Abstract

An insider threat scenario refers to the outcome of a set of malicious activities caused by intentional or unintentional misuse of the organization’s systems, networks, data, and resources. Prevention of insider threat is difficult, since trusted partners of the organization are involved in it, who have authorized access to these confidential/sensitive resources. The state-of-the-art research on insider threat detection mostly focuses on developing unsupervised behavioral anomaly detection techniques with the objective of finding out anomalousness or abnormal changes in user behavior over time. However, an anomalous activity is not necessarily malicious that can lead to an insider threat scenario. As an improvement to the existing approaches, we propose a technique for insider threat detection from time-series classification of user activities.
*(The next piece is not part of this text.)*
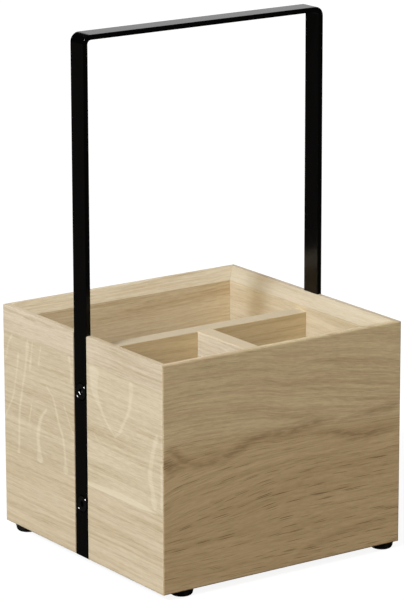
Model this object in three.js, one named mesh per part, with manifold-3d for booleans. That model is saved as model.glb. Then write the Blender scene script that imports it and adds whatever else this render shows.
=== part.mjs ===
// Table caddy: a mitred oak box with three compartments and a bent steel bar as its handle.
// Millimetres, +Z up, +Y to the back. The origin is on the floor under the middle of the box.

import * as THREE from 'three';
import { mergeVertices } from 'three/addons/utils/BufferGeometryUtils.js';
import Module from 'manifold-3d';

const wasm = await Module();
wasm.setup();

// Driving dimensions of the box
const boxWidth = 200;
const boxDepth = 200;
const boxHeight = 160;
const boardThickness = 12.5;
const rimWidth = 4.5;
const edgeRound = 1.2;
const edgeSegments = 4;
const floorThickness = 9;
const floorRebate = 6;
const floorClearance = 0.2;

// Left panel: widths of the staves below and above its middle one
const bottomStaveWidth = 54.4;
const topStaveWidth = 18;

// Dividers: thickness, drop of their top below the rim, and the housings that hold their ends
const dividerThickness = 12.5;
const dividerDrop = 11.6;
const dividerRound = 0.6;
const longDividerY = 0;
const shortDividerX = 0;
const housingDepth = 3;
const housingClearance = 0.1;
const housingEndGap = 0.3;

// Handle: flat bar with its powder coat
const barWidth = 16;
const barThickness = 3.6;
const barEdge = 0.4;
const barEdgeSegments = 2;
const handleRise = 207;
const bendRadius = 6.5;
const bendSegments = 8;
const grooveSideClearance = 0.2;
const grooveFloorClearance = 0.1;

// Handle screws: M6, countersunk, their length with the head; heights from the underside of the box
const screwHeights = [38.5, 119];
const screwLength = 16;
const shankDiameter = 5.8;
const shankTip = 0.8;
const headDiameter = 11.4;
const headRim = 0.2;
const headSink = 0.3;
const socketAcrossFlats = 4;
const socketSides = 6;
const socketDepth = 2.2;
const barHoleDiameter = 6.6;
const countersinkClearance = 0.3;
const roundSegments = 32;

// Threaded inserts behind the screws
const insertDiameter = 9;
const insertLength = 10;
const insertBore = 6.2;
const insertChamfer = 0.5;
const insertHoleClearance = 0.15;
const insertSetback = 0.2;
const screwHoleEndGap = 1;

// Feet: stick-on rubber, domed underneath
const footHeight = 5;
const footDiameter = 17;
const footWaistDiameter = 16;
const footRound = 2.6;
const footRoundSegments = 5;
const footInset = 8.8;
const frontLeftFootInset = 20.6;
const backLeftFootInset = 15;

// Sizes that follow from the ones above
const wallChamfer = boardThickness - rimWidth;
const innerWidth = boxWidth - 2 * boardThickness;
const innerDepth = boxDepth - 2 * boardThickness;
const upperGlueLine = boxHeight - topStaveWidth;
const dividerTop = boxHeight - dividerDrop;
const grooveDepth = barThickness + grooveFloorClearance;
const grooveWidth = barWidth + 2 * grooveSideClearance;
const handleTop = boxHeight + handleRise;
const countersinkDiameter = headDiameter + 2 * (headSink + headRim + countersinkClearance);

// How far cutters run past a face, and how close two points are before they are one
const cutOver = 1;
const weldDistance = 1e-5;

const axisX = new THREE.Vector3(1, 0, 0);
const axisY = new THREE.Vector3(0, 1, 0);
const axisZ = new THREE.Vector3(0, 0, 1);

const oak = new THREE.MeshStandardMaterial({ color: 0xd2c3a3, roughness: 0.62, metalness: 0 });
const coatedSteel = new THREE.MeshStandardMaterial({ color: 0x17140f, roughness: 0.42, metalness: 0 });
const blackSteel = new THREE.MeshStandardMaterial({ color: 0x141210, roughness: 0.32, metalness: 1 });
const brass = new THREE.MeshStandardMaterial({ color: 0xc9a24a, roughness: 0.35, metalness: 1 });
const rubber = new THREE.MeshStandardMaterial({ color: 0x0b0b0b, roughness: 0.8, metalness: 0 });

// A closed geometry as a solid that can be joined and cut
function solidOf(geometry) {
  const bare = geometry.clone();
  bare.deleteAttribute('normal');
  bare.deleteAttribute('uv');
  const merged = mergeVertices(bare, weldDistance);
  return new wasm.Manifold(new wasm.Mesh({
    numProp: 3,
    vertProperties: new Float32Array(merged.attributes.position.array),
    triVerts: new Uint32Array(merged.index.array),
  }));
}

// A solid back as a geometry with flat faces
function geometryOf(solid) {
  const mesh = solid.getMesh();
  const geometry = new THREE.BufferGeometry();
  geometry.setAttribute('position', new THREE.BufferAttribute(new Float32Array(mesh.vertProperties), 3));
  geometry.setIndex(new THREE.BufferAttribute(new Uint32Array(mesh.triVerts), 1));
  const flat = geometry.toNonIndexed();
  flat.computeVertexNormals();
  return flat;
}

function cut(solid, cutters) {
  return cutters.reduce((rest, cutter) => rest.subtract(cutter), solid);
}

// A box solid between two corners
function block(low, high) {
  const size = high.map((value, axis) => value - low[axis]);
  const geometry = new THREE.BoxGeometry(...size);
  geometry.translate(...low.map((value, axis) => value + size[axis] / 2));
  return solidOf(geometry);
}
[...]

Initially, a set of single-day features is computed from the user activity logs. A time-series feature vector is next constructed from the statistics of each single-day feature over a period of time. The label of each time-series feature vector (whether malicious or nonmalicious) is extracted from the ground truth. To classify the imbalanced ground-truth insider threat data consisting of only a small number of malicious instances, we employ a cost-sensitive data adjustment technique that undersamples the nonmalicious class instances randomly. As a classifier, we employ a two-layered deep autoencoder neural network and compare its performance with other popularly used classifiers: random forest and multilayer perceptron. Encouraging results are obtained by evaluating our approach using the CMU Insider Threat Data, which is the only publicly available insider threat data set consisting of about 14-GB web-browsing logs, along with logon, device connection, file transfer, and e-mail log files. We observe that both deep autoencoder and random forest classifiers classify the data-adjusted time-series feature set with high precision, recall, and f-score. Although multilayer perceptron has a high recall, it suffers from a lower precision and f-score compared to the other two classifiers.